ADR-015: hpc-core Shared Contracts (hpc-node, hpc-audit, hpc-identity)

Status: Accepted

Context

pact and lattice are independent systems that benefit from co-deployment. When pact is the init system and lattice manages workloads, lattice gains capabilities (“supercharged”): cgroup pre-creation, namespace handoff, mount refcounting, unified audit, shared mTLS. But lattice must also work standalone (on systemd-managed nodes without pact).

Both systems need to agree on:

  1. cgroup slice layout and ownership boundaries
  2. Namespace FD passing protocol
  3. Mount point conventions
  4. Audit event format for SIEM integration
  5. Workload identity (mTLS certificate) management

The existing hpc-core workspace (../hpc-core) contains three trait-based crates: raft-hpc-core, hpc-scheduler-core, hpc-auth. These define shared contracts that pact and lattice implement independently. The pattern works: traits + types, no implementations, no runtime coupling.

Decision

Add three new crates to hpc-core, following the same trait-based pattern.

hpc-node

Shared contracts for node-level resource management.

ContractPurposeImplements
CgroupManager traitHierarchy creation, scope management, metricspact-agent (direct cgroup v2), lattice-node-agent (standalone)
NamespaceProvider traitCreate namespaces for allocationspact-agent
NamespaceConsumer traitRequest namespaces (with self-service fallback)lattice-node-agent
MountManager traitRefcounted mounts, lazy unmount, reconstructionpact-agent, lattice-node-agent (standalone)
ReadinessGate traitBoot readiness signalingpact-agent (provider), lattice-node-agent (consumer)
SliceOwner enumPact / Workload ownershipCompile-time contract
slices constantsWell-known cgroup pathsCompile-time contract
Well-known pathsSocket paths, mount basesCompile-time contract

Key design:

  • CgroupManager does NOT enforce ownership — that’s the implementer’s responsibility. The trait provides slice_owner() as a query, not a guard.
  • Namespace handoff uses unix socket at HANDOFF_SOCKET_PATH with SCM_RIGHTS.
  • Mount conventions define base paths but not mount implementation.
  • ReadinessGate has both sync (is_ready()) and async (wait_ready()) methods.

hpc-audit

Shared audit event types and sink trait.
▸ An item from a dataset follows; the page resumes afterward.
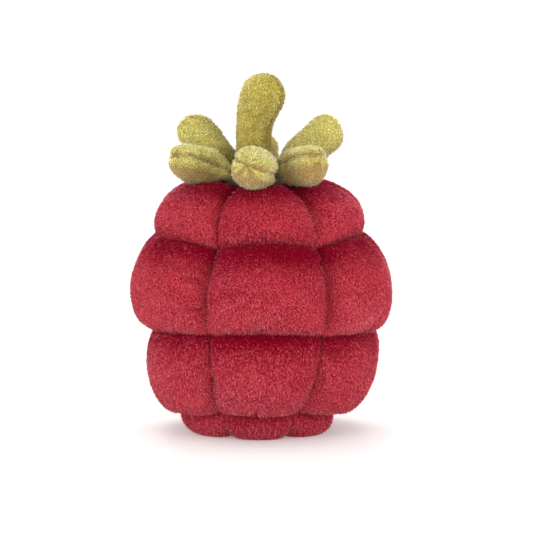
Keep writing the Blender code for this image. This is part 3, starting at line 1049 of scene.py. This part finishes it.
        back = self.surface(row, column, across_grid, up_grid, sunk + dip + self.thickness)
        back = back[::BACK_STEP, ::BACK_STEP]
        centre = back.mean(axis=(0, 1))
        back = centre + (back - centre) * self.back_scale
        nap = np.stack((s / MM, t / MM, self.nap_and_painted_light(row, column, seed, s, t, size)), -1)
        plan = closed_pad(front, back, nap)
        plan.add_tufts(self.pile.grow(front, sheet_normals(front), nap, 1.0 * (sunk == 0.0), seed))
        plan.points[:, 2] = np.maximum(plan.points[:, 2], 0.0)
        return plan.make("pad_" + name)

    def build(self, settle: Callable[[list[Array]], list[Array]] | None) -> list[bpy.types.Object]:
        """Make and dress every pad.

        Args:
            settle: The cloth simulation, or None to leave it out.

        Returns:
            The pieces.
        """
        places = [(row, column) for row in self.rows for column in range(self.columns)]
        puffs: list[Array | None] = [None] * len(places)
        if settle is not None:
            puffs = list(settle([self.coarse(row, column) for row, column in places]))
        material = self.finish.make()
        pieces = []
        for index, (row, column) in enumerate(places):
            pad = self.make_pad(row, column, self.first_seed + self.seed_step * index, puffs[index])
            attach(pad, material)
            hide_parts("{}_{}".format(row.node, column + 1))
            pieces.append(pad)
        return pieces

    def coarse(self, row: Row, column: int) -> Array:
        """Return the coarse grid of a pad that the simulation starts from."""
        across, up = self.shares(row, column, self.settling_cells)
        grid = np.meshgrid(across, up)
        return self.surface(row, column, grid[0], grid[1], np.zeros_like(grid[0]))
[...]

Loose coupling, high coherence.

ContractPurposeImplements
AuditEvent typeUniversal event format (who, what, when, where, outcome)All components emit
AuditSink traitDestination interface (emit() + flush())pact-journal (append), pact-agent (buffer+forward), lattice-quorum, file writer, SIEM forwarder
CompliancePolicy typeRetention rules, required audit pointspact-policy, lattice-policy
Action constantsWell-known action stringsCompile-time contract

Key design:

  • AuditSink::emit() must not block. Buffer internally.
  • Each system owns its audit log (pact → journal, lattice → quorum).
  • Shared format enables a single AuditForwarder for SIEM integration.
  • AuditSource enum distinguishes which system emitted an event.

hpc-identity

Workload identity abstraction. SPIRE/self-signed/bootstrap behind a trait.

ContractPurposeImplements
IdentityProvider traitObtain workload identity from any sourceSpireProvider, SelfSignedProvider, StaticProvider
CertRotator traitCertificate rotation (dual-channel swap)pact-agent, lattice-node-agent
IdentityCascadeTry providers in order (SPIRE → self-signed → bootstrap)pact-agent, lattice-node-agent
WorkloadIdentity typeSource-agnostic cert + key + trust bundleUsed by all mTLS consumers
IdentitySource enumSpire / SelfSigned / BootstrapAudit provenance
Provider configsSpireConfig, SelfSignedConfig, BootstrapConfigConfigurable per deployment

Key design:

  • IdentityCascade is a struct, not a trait — it composes IdentityProvider impls.
  • Provider implementations live in the consuming crates (pact-agent, lattice-node-agent), not in hpc-identity. The crate only defines the contract.
  • WorkloadIdentity contains PEM data (not parsed certs) for maximum interoperability.
  • CertRotator::rotate() contract: must not interrupt in-flight operations.
  • Partially supersedes ADR-008 cert management (see ADR-008 amendment).

Rationale

Why hpc-core, not pact-specific crates?

  • Lattice must work independently of pact (A-Int6). If contracts were pact-specific, lattice would depend on a pact crate — creating coupling.
  • hpc-core is the established pattern: trait-based, no implementation, no runtime coupling.
  • Both systems implement the same traits, ensuring convention agreement without coordination.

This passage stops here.